LONDON: Oil exports from southern Iraq are heading for a record high this month, two industry sources said, adding to signs that OPEC’s second-largest producer is following through on a deal to raise supply and local unrest is not affecting shipments.
Southern Iraqi exports in the first 19 days of September averaged 3.6 million barrels per day, according to ship-tracking data compiled by an industry source, up 20,000 bpd from August’s 3.58 million bpd — the existing monthly record.
The increase follows June’s pact among OPEC and allied producers to boost supply after they had curbed output since 2017 to remove a glut. Iraq in August provided OPEC’s second-largest increase as shipments drop from Iran, which is facing renewed US sanctions.
A second industry source who tracks shipments also said exports this month had averaged 3.6 million bpd, reflecting smooth operations at export terminals and no sign that unrest in Basra, Iraq’s second city, was disrupting flows.
“There were fears that the protests would get to the terminal,” this source said. “But so far, there is no impact.”
Protests in Basra against Iraq’s political elite erupted in July. In early September, Basra airport was attacked with rockets a6nd protesters briefly took oilfield workers hostage.
Before the June OPEC deal, Iraq had been boosting exports from southern terminals to offset a halt in shipments from the northern Kirkuk region last October after Iraqi forces seized control of oilfields there from Kurdish fighters.
Northern exports have held steady in September, averaging around 400,000 bpd so far, according to shipping data and one of the industry sources. This is up from about 300,000 bpd in July but short of levels above 500,000 bpd in some months of 2017.

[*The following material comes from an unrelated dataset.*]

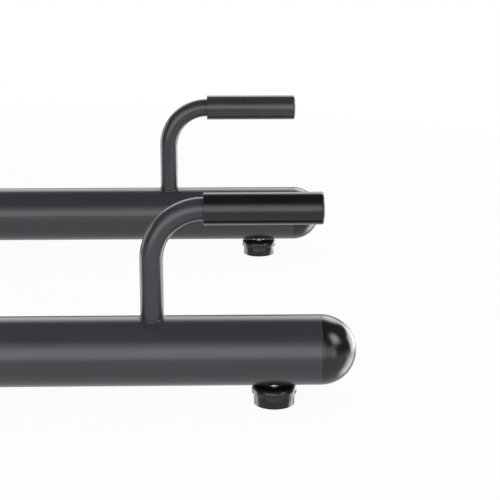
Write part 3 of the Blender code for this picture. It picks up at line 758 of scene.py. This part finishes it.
# %% Threaded stud
THREAD_PITCH = 0.00175
THREAD_DEPTH = 0.0009
TOOTH = ((1, 0.38), (0, 0.18), (-1, 0.38), (0, 0.06))
STUD_LOW, STUD_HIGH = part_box("foot_stud_front_right")
BUTTON_HEIGHT = 0.004
BUTTON_RADIUS = 0.009
NECK_RADIUS = 0.0061
NECK_FLARE = 0.00062
NECK_TOP = DISC_HIGH.z + 0.0025
STUD_EDGE = 0.0005
STUD_TIP = 0.0008
UNDER_THREAD = 0.0001


def foot_stud():
    root = STUD_RADIUS - THREAD_DEPTH
    stud = point("foot_stud", root, NECK_TOP)
    for outward, up in TOOTH:
        pull((outward * THREAD_DEPTH, 0, up * THREAD_PITCH))
    bpy.ops.object.mode_set(mode="OBJECT")
    turns = int((STUD_HIGH.z - NECK_TOP) / THREAD_PITCH) - 1
    changed(stud, "Thread", "SCREW", screw_offset=THREAD_PITCH, iterations=turns, steps=40, render_steps=40,
            use_merge_vertices=True, merge_threshold=SAME_POINT)
    bpy.ops.object.mode_set(mode="EDIT")
    closed(stud)
    heel, button_top, core = STUD_LOW.z, STUD_LOW.z + BUTTON_HEIGHT, root - UNDER_THREAD
    section = [(0, heel), (BUTTON_RADIUS - STUD_EDGE, heel), (BUTTON_RADIUS, heel + STUD_EDGE)]
    section += [(BUTTON_RADIUS, button_top - STUD_EDGE), (BUTTON_RADIUS - STUD_EDGE, button_top)]
    section += [(STUD_RADIUS, button_top), (STUD_RADIUS, DISC_HIGH.z - 2 * STUD_EDGE)]
    section += [(NECK_RADIUS + NECK_FLARE, DISC_HIGH.z - STUD_EDGE), (NECK_RADIUS, NECK_TOP)]
    section += [(core, NECK_TOP + STUD_EDGE), (core, STUD_HIGH.z - STUD_TIP), (core - STUD_TIP, STUD_HIGH.z)]
    shank = turned("stud_core", [*section, (0, STUD_HIGH.z)], 48)
    only(stud)
    shank.select_set(True)
    bpy.ops.object.join()
    return stud


parts = {"foot_pad": (foot_pad(), "foot_rubber"), "foot_disc": (foot_disc(), "foot_plastic"),
         "foot_stud": (foot_stud(), "zinc_steel")}
for corner, ahead, across in CORNERS:
    for part, (model, slot) in parts.items():
        stand_in(model, f"{part}_{corner}", Matrix.Translation((ahead * FOOT_X, across * RAIL_Y, 0)), slot)
discard(*(model for model, slot in parts.values()))
print("4 levelling feet, of 3 parts each")

# %% [markdown]
# ## Uprights and cross tubes
#
# The uprights are 60 mm tubes that rise from the rails, bend forward by 45 degrees at the top and end in
# domed caps. A cross tube behind them ties the rails, and two thinner crossmembers tie the uprights and
# carry the back pad. All joints are welded.

# %% Uprights
UPRIGHT_RADIUS = 0.030
UPRIGHT_BEND_HEIGHT = 1.720
UPRIGHT_BEND = 0.200
UPRIGHT_LEAN = 45
UPRIGHT_TOP = 0.350
CAP_LIFT = 0.0003
LEAN = Vector((math.sin(math.radians(UPRIGHT_LEAN)), 0, math.cos(math.radians(UPRIGHT_LEAN))))
BEND_CENTRE = Vector((UPRIGHT_X + UPRIGHT_BEND, 0, UPRIGHT_BEND_HEIGHT))
BEND_END = BEND_CENTRE + UPRIGHT_BEND * Vector((-LEAN.z, 0, LEAN.x))
UPRIGHT_END = BEND_END + UPRIGHT_TOP * LEAN


def upright():
    start = Vector((UPRIGHT_X, -RAIL_Y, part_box("upright_right")[0].z))
    tube = ring("upright_right_model", UPRIGHT_RADIUS, start, Z, 96)
    pull((UPRIGHT_BEND_HEIGHT - start.z) * Z)
    turn(BEND_CENTRE - RAIL_Y * Y, Y, UPRIGHT_LEAN, 24)
    pull(UPRIGHT_TOP * LEAN)
    return soften(closed(tube), SEAM, 2)


on_both_sides(upright(), "upright", "frame_paint")
cap = domed_cap("upright_cap", UPRIGHT_RADIUS)
for side, across in SIDES:
    place = along(LEAN, UPRIGHT_END + across * RAIL_Y * Y + CAP_LIFT * LEAN)
    stand_in(cap, f"upright_cap_{side}", place, "cap_plastic")
    start = (UPRIGHT_X, across * RAIL_Y, RAIL_HEIGHT)
    weld_bead(f"upright_weld_{side}", start, Z, UPRIGHT_RADIUS, X, RAIL_RADIUS, BASE_BEAD, f"upright_{side}")
discard(cap)
print("uprights end at", [round(value, 3) for value in UPRIGHT_END])

# %% Cross tubes
def cross_tube(node, weld_name, main_axis, main_radius, bead):
    """A tube across the station between two main tubes, with a bead at each end."""
    radius = size_of(node).z / 2
    centre = centre_of(node)
    tube = ring(f"{node}_model", radius, (centre.x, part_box(node)[0].y, centre.z), Y, 80)
    pull(size_of(node).y * Y)
    dress(closed(tube), node, "frame_paint")
    for side, across in SIDES:
        joint = (centre.x, across * RAIL_Y, centre.z)
        weld_bead(f"{weld_name}_{side}", joint, -across * Y, radius, main_axis, main_radius, bead, node)


cross_tube("base_cross_tube", "cross_tube_weld", X, RAIL_RADIUS, BASE_BEAD)
for level in ("lower", "upper"):
    cross_tube(f"crossmember_{level}", f"{level}_member_weld", Z, UPRIGHT_RADIUS, MEMBER_BEAD)
print("3 cross tubes, 6 beads")

# %% [markdown]
# ## Dip arms
#
# Each arm is a 40 mm tube welded to a half shell that hugs the upright, and two bolts pull it tight. The
# shell is half of a pulled ring: the rear half is cut away with bisect, Solidify gives it its wall, and a
# bevel eases the edges.

# %% Dip arms
ARM_RADIUS = 0.020
SHELL_WALL = 0.005
SHELL_HALF_HEIGHT = 0.065
SHELL_GAP = 0.0003
SHELL_RADIUS = UPRIGHT_RADIUS + SHELL_GAP + SHELL_WALL
SHELL_FROM_MIDDLE = 0.003
SHELL_EASE = 0.0009
ARM_EASE = 0.0005
ARM_WALL = 0.003
ARM_SOCKET = 0.030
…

On June 22-23, OPEC, Russia and other non-members agreed to return to 100 percent compliance with output cuts that began in January 2017. That amounted to an increase of about 1 million bpd, according to OPEC’s de facto leader, Saudi Arabia.
A group of OPEC and non-OPEC ministers and officials monitoring the agreement are meeting on Sunday in Algeria and will discuss proposals on how to divide the increase, sources have told Reuters.
Iraq has said it is ready to boost output and in August pumped an extra 90,000 bpd, OPEC’s second-largest increase after Libya, according to analyst and oil-industry media estimates compiled by OPEC. Iraq itself said production in August was steady.